In reviewing the literature from the informativeness and discourse-based traditions, this chapter has brought two highly related yet previously distinct theoretical approaches together. We have described their major assumptions and concerns, for example that referring expressions are expected to reduce uncertainty about the identity of referents, and have reviewed the methods and data that have informed their development.
We have seen that both the informativeness and discourse-based approaches provide a systematic account of referential choice. Empirically, the Gricean approach has focused on levels of informativeness and of felicity across a variety of visual contexts, and finds that although speakers frequently produce informative and felicitous referring expressions, deviations from expected forms are driven by complex pragmatic processes recruiting multimodal information. Unexpected forms can also have efficient pragmatic effects on the hearer, for example contrastive inference and faster reference resolution. The discourse tradition also takes a functionalist view of reference production, asking which form types are appropriate under different discourse conditions. Empirically these studies have aimed to characterize the linguistic contexts that affect reference form. They also examine the relation between the linguistic context and referential form choice, as well as the relation between the context and psychological mechanisms like attention and common ground.

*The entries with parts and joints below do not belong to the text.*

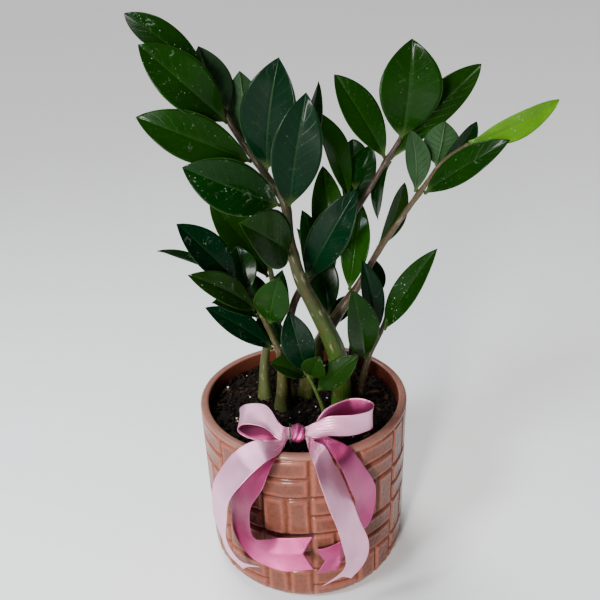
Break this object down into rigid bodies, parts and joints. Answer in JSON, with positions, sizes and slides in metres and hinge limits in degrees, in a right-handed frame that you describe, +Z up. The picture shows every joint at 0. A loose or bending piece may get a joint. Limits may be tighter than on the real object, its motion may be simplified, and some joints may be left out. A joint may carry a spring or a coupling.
{
  "type": "potted zz plant",
  "caption": "Leafy zz plant with arching stems of glossy pointed leaflets, in a round glazed pot of soil with a two-colour ribbon bow at the rim.",
  "frame": {"origin": "middle of the pot's flat foot, which rests on the ground", "axes": "+Z up; -Y is the front, where the bow sits on the rim; +X is to the right of a viewer facing the front"},
  "size_m": [0.2512, 0.1775, 0.3806],
  "materials": {
    "glazed_ceramic": "gloss",
    "potting_soil": "matte",
    "petiole": "satin",
    "leaf": "gloss",
    "satin_pale_pink": "satin",
    "satin_rose": "satin",
    "florist_wire": "satin"
  },
  "bodies": {
    "root": {"pot": "glazed_ceramic", "soil": "potting_soil", "stem_back": "petiole", "stem_back_left": "petiole", "stem_far_right": "petiole", "stem_left": "petiole", "stem_low_front": "petiole", "stem_low_right": "petiole", "stem_right": "petiole", "stem_tall": "petiole", "stem_young": "petiole", "leaf_back_front": "leaf", "leaf_back_left_1": "leaf", "leaf_back_left_2": "leaf", "leaf_back_low": "leaf", "leaf_back_tip": "leaf", "leaf_far_inner_1": "leaf", "leaf_far_inner_2": "leaf", "leaf_far_inner_3": "leaf", "leaf_far_low": "leaf", "leaf_far_outer_1": "leaf", "leaf_far_outer_2": "leaf", "leaf_far_root": "leaf", "leaf_far_tip": "leaf", "leaf_left_1": "leaf", "leaf_left_2": "leaf", "leaf_left_3": "leaf", "leaf_left_4": "leaf", "leaf_left_5": "leaf", "leaf_left_6": "leaf", "leaf_left_7": "leaf", "leaf_low_front_tip": "leaf", "leaf_low_right_1": "leaf", "leaf_low_right_2": "leaf", "leaf_low_right_3": "leaf", "leaf_right_hanging": "leaf", "leaf_right_left": "leaf", "leaf_right_low": "leaf", "leaf_right_side": "leaf", "leaf_right_tip": "leaf", "leaf_tall_back_1": "leaf", "leaf_tall_back_2": "leaf", "leaf_tall_back_3": "leaf", "leaf_tall_left_1": "leaf", "leaf_tall_left_2": "leaf", "leaf_tall_left_3": "leaf", "leaf_tall_left_4": "leaf", "leaf_tall_right_1": "leaf", "leaf_tall_right_2": "leaf", "leaf_tall_tip": "leaf", "leaf_young_1": "leaf", "leaf_young_2": "leaf", "leaf_young_3": "leaf", "leaf_young_tip": "leaf", "ribbon_pale_loops": "satin_pale_pink", "ribbon_pale_tails": "satin_pale_pink", "ribbon_rose_loops": "satin_rose", "ribbon_rose_tails": "satin_rose", "bow_knot": "satin_rose", "bow_wire": "florist_wire"}
  },
  "joints": []
}
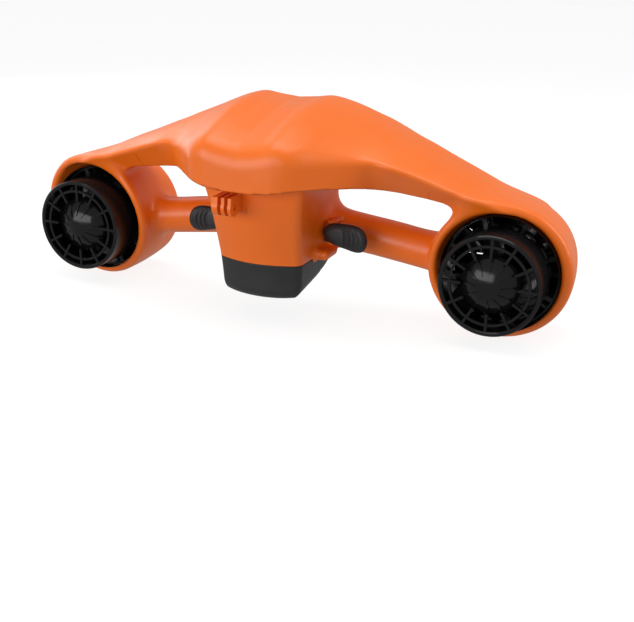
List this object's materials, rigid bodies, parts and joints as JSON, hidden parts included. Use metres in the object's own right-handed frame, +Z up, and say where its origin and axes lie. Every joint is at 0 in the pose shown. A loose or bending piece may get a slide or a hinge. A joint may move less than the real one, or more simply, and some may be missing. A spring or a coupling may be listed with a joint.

We have examined the constraints on referential choice, exploring how aspects of context influence speakers’ means of referring. A wide range of constraints are highlighted: those coming from the extra-linguistic context (the interlocutors and the referents that make up a communicative situation), from the discourse itself, and from the cognitive representations of that discourse.
In reviewing theory and data on reference, we aim to raise awareness of the research questions, assumptions, methods, and findings from the two established traditions of discourse and informativeness. We look forward to collaborations investigating interactions between the two, with the ultimate aim of building a comprehensive model of reference production.
J. Arnold was partially supported by NSF grant #1348549.
1 We favour the terms ‘overspecified’ or ‘over-modified’ in contrast to ‘overinformative’ commonly found in the literature (Davies & Katsos, 2010; Engelhardt et al., 2006; Pogue et al., 2016; among others) since informativeness is no greater in overspecified referring expressions than in minimally specified ones.
2 There is also a large developmental literature on reference and informativeness. For reviews, see Graf & Davies (2014); Serratrice & Allen (2015).
3 For example, Nadig & Sedivy (2002) found that 5–6-year-olds used various strategies for resolving genuinely underinformative reference. See Morisseau et al. (2013) for a review of other work in this area.